Some might believe that stripping an issue of the baggage of the past makes analysis more straightforward: the matter at hand can be seen more clearly in the light of present circumstances. I would say, No.
Instead, it is more likely to become the victim of oversimplified slogans and ideological conclusions. The scope for there to be nuance, or grey,
in discussion of an issue instead of black and white disappears, and with it the capacity for compromise. Rational debate about the pros and cons of an issue becomes too hard for both advocates and audience. We slip into the habit of conducting our debates in the present tense.
Consider two of the great issues of the past decade: climate change and national security. Climate change moved from being a debate about the implications of scientific findings developed over a couple of decades to a paranoid debate replete with conspiracy theories and anti-science. It moved from a debate about the pros and cons of different market mechanisms to reduce carbon emissions to a debate about whether one such mechanism is a tax or not. Such simplification robs the issue of its context, its own history. Participants are not required to address all of the questions that surround the issue, informed by the history of the contributions to the debate until now.

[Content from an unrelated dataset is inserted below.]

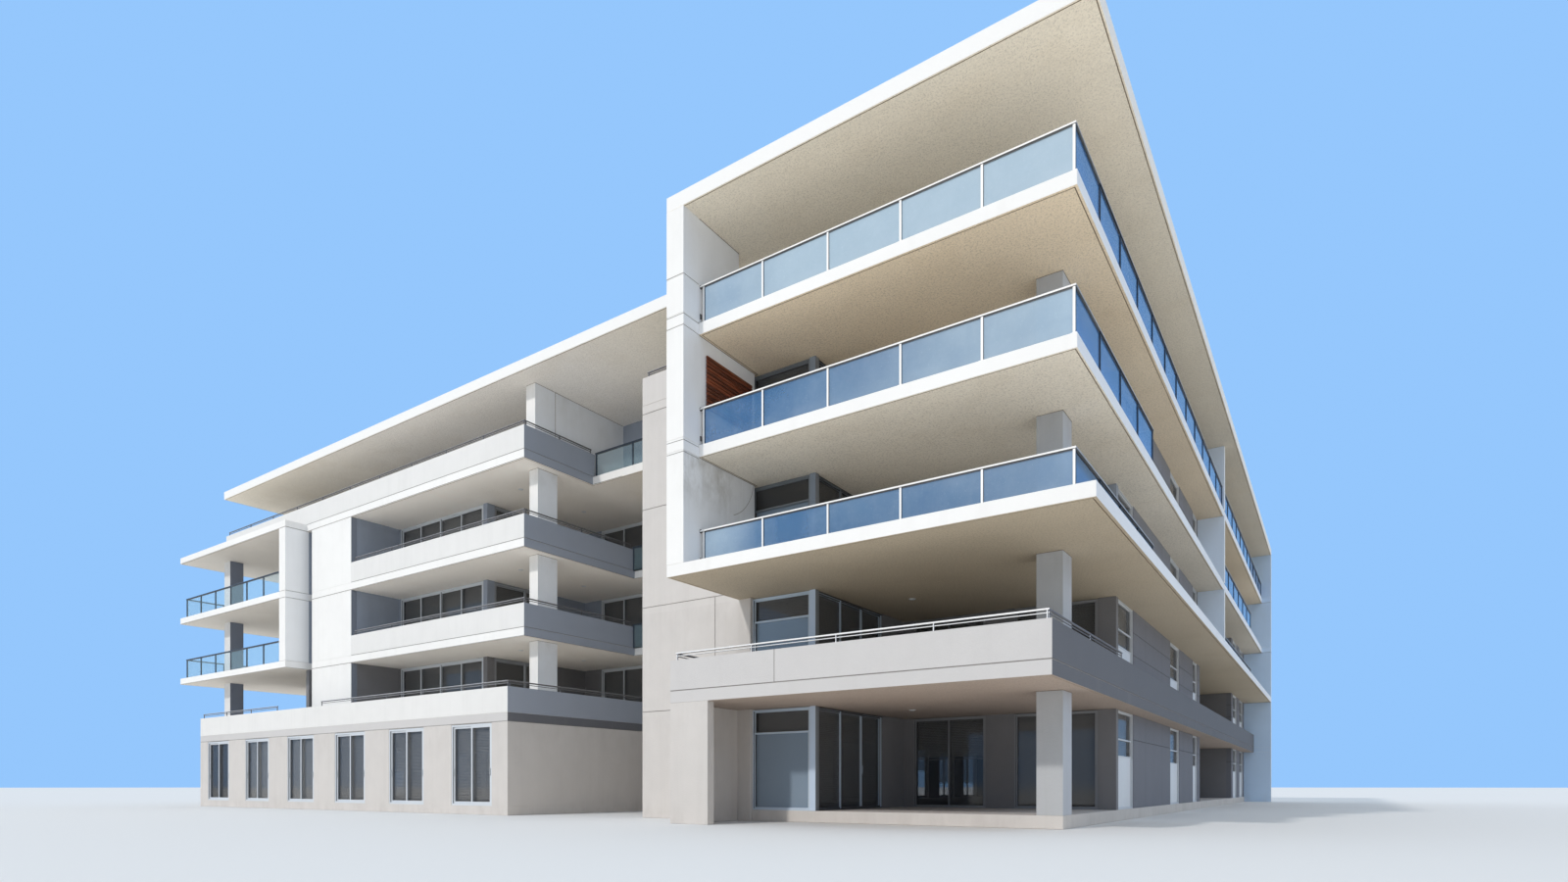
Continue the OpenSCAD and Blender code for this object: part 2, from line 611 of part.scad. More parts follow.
// Tube rails on the parapets: [height of the parapet top, start, end, posts]
ledge_top = storey_h + ledge_h;
podium_top = storey_h + parapet_h;
half_p = parapet_t / 2;
tube_in = half_p - tube_r;
tube_on = half_p + tube_r + 1;
tube_end = 60;
tube_foot = 20;
ledge_rail_y = ledge_front + half_p;
ledge_rail_x = ledge_side + half_p;
podium_rail_y = podium_y + half_p;
podium_rail_x = podium_right + half_p;
wing_rail_y = wing_y + half_p;
wing_rail_x = wing_right + half_p;
terrace_top = 4 * storey_h + parapet_h;
tubes = concat(
  [[ledge_top, [-ledge_left + tube_end, ledge_rail_y], [-ledge_side - tube_in, ledge_rail_y], 5],
   [ledge_top, [-ledge_rail_x, ledge_front + tube_on], [-ledge_rail_x, room_glass_end], 3],
   [ledge_top, [half_p - ledge_left, ledge_front + tube_on],
    [half_p - ledge_left, fin_depth - tube_end], 2],
   [4 * storey_h + panel_top, [-panel_left + tube_end, fin_depth + tube_end],
    [-portal_w - tube_end, fin_depth + tube_end], 3],
   [podium_top, [-wing_left + tube_end, podium_rail_y], [-bay_fin_right, podium_rail_y], 4],
   [podium_top, [-white_right, podium_rail_y], [-podium_right - tube_in, podium_rail_y], 6],
   [podium_top, [-podium_rail_x, podium_y + tube_on], [-podium_rail_x, bridge_y - tube_end], 4],
   [terrace_top, [-terrace_left + tube_end, wing_rail_y], [-wing_right - tube_in, wing_rail_y], 11],
   [terrace_top, [-wing_rail_x, wing_y + tube_on], [-wing_rail_x, bridge_top_y], 3]],
  [for (k = [2, 3]) [k * storey_h + parapet_h, [-white_right + tube_end, wing_rail_y],
    [-wing_right - tube_in, wing_rail_y], 5]],
  [for (k = [2, 3]) [k * storey_h + parapet_h, [-wing_rail_x, wing_y + tube_on],
    [-wing_rail_x, bridge_y - tube_end], 3]]);

module tube_rails() color("silver") place() for (t = tubes)
  let (l = norm(t[2] - t[1]), n = t[3]) along(concat(t[1], t[0]), concat(t[2], 0)) {
    translate([0, 0, tube_h - tube_r]) rotate([0, 90, 0]) cylinder(r = tube_r, h = l, $fn = 24);
    translate([0, 0, 0.55 * tube_h]) rotate([0, 90, 0])
      cylinder(r = tube_r / 2, h = l, $fn = 16);
    for (i = [0:n - 1]) translate([tube_foot + i * (l - 2 * tube_foot) / (n - 1), 0, 0])
      cylinder(r = 0.75 * tube_r, h = tube_h - tube_r, $fn = 20);
  }

// Timber screen on the fin's inner face
screen_y = [420, 1380];
screen_z = [4 * storey_h - 875, 4 * storey_h - 200];
module timber_screen() color("sienna") place() translate([-fin_in, screen_y[0], screen_z[0]])
  cube([30, screen_y[1] - screen_y[0], screen_z[1] - screen_z[0]]);

ground_slab();
first_slab();
second_slab();
third_slab();
fourth_slab();
roof_slab();
bay_slab();
portal_fin();
bay_fin();
panel_wall();
panel_block_wall();
near_column();
wing_column();
bay_column();
ground_pier();
corner_post();
recess_back_wall();
recess_side_wall();
long_side_wall();
second_recess_wall();
blade_wall();
end_wall();
near_parapet();
podium_wall();
podium_parapet();
wing_parapet();
terrace_parapet();
white_wall_panels();
loggia_front_wall();
loggia_side_wall();
wing_left_wall();
back_wall();
court_wall();
attic_wall();
terrace_blade();
near_glazing();
side_glazing();
wing_glazing();
rear_glazing();
attic_glazing();
balcony_posts();
balcony_glass();
balcony_handrail();
tube_rails();
timber_screen();
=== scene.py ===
import math
import random

import bmesh
import bpy
from mathutils import Matrix, Vector


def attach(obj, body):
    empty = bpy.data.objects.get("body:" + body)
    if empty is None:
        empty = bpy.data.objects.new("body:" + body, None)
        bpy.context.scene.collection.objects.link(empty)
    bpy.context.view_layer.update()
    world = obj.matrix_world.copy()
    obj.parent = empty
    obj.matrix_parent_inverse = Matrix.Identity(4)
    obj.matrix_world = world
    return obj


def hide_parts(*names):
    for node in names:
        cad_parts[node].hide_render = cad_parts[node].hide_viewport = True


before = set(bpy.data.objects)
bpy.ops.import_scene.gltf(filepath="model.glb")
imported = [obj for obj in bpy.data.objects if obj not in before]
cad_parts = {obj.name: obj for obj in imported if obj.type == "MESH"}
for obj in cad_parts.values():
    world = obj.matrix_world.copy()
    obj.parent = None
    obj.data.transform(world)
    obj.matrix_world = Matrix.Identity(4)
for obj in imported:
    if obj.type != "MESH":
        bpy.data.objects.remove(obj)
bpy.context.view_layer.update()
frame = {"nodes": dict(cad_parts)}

scene, nodes = bpy.context.scene, frame["nodes"]

# Sizes in metres from the near front corner of the plan, as the part's source has them
CORNER = Vector((11.28, -10.9, 0.0))
STOREY, SLAB, WALL = 1.525, 0.150, 0.125
ROOF_Z, ROOF_T = 4 * STOREY + 1.455, 0.185
FRONT, SIDE, END = 22.56, 21.80, 21.65
BACK, COURT = 9.00, 8.20
PORTAL, FIN_T, FIN_D = 5.105, 0.275, 1.475
FIN_IN = PORTAL - FIN_T
BALCONY_Y, BALCONY_X = 0.290, 0.240
PANEL_L, PANEL_R, PANEL_BACK = 6.925, 4.905, FIN_D + WALL
ROOM_X, ROOM_Y, ROOM_END = 3.885, 1.525, 3.425
RECESS_Y, SIDE_X = 4.150, 0.725
LEDGE_Y, LEDGE_X, LEDGE_L = 0.230, 0.455, 5.250
BLADE_Y, BLADE_T = 11.735, 0.150
SECOND_A, SECOND_B, SECOND_D = 12.050, 18.150, 1.225
WING_Y, WING_R, WING_L = 1.555, 9.765, 20.850
PODIUM_Y, PODIUM_R, TERRACE = 0.900, 9.350, 21.100
WHITE_L, WHITE_R = 16.915, 15.300
LOGGIA_Y, LOGGIA_X = 2.620, 12.225
COURT_FRONT, BRIDGE_Y, BRIDGE_TOP = 5.180, 4.225, 3.125
BAY_Y, BAY_BACK, BAY_WALL = 1.100, 4.500, 3.500
BAY_FIN_L, BAY_FIN_BACK, SLOT_Y = 17.400, 1.595, 2.150
BAY_FIN_R = BAY_FIN_L - FIN_T
ATTIC_Y, ATTIC_COURT, ATTIC_X, ATTIC_IN, ATTIC_L = 3.000, 4.050, 1.950, 0.550, 20.000
ATTIC_BLADE = WING_R + 0.375
WING_BACK, COURT_X = 8.750, 7.950
RAIL_H, POST, EDGE_IN = 0.465, 0.020, 0.035
TUBE_H, TUBE_R, PARAPET_T = 0.105, 0.012, 0.100
JOINT_HALF, NO_LIMIT = 0.0045, 9.0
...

National security. Well, who can argue with national security? Few in politics dare to raise doubts or scruples these days, for fear of being dubbed traitorous. We have got out of the habit of discussing our foreign and strategic policy as part of mainstream public debate. That has robbed us of the confidence of historical knowledge – or even a decent contemporary knowledge – to assess and argue the present-day case. Terrorism has added a new layer to the national security debate. Unlike the hulk and bulk of traditional defence, it has the advantage of being everywhere and nowhere. Our enemies, and their methods, are morphing all the time.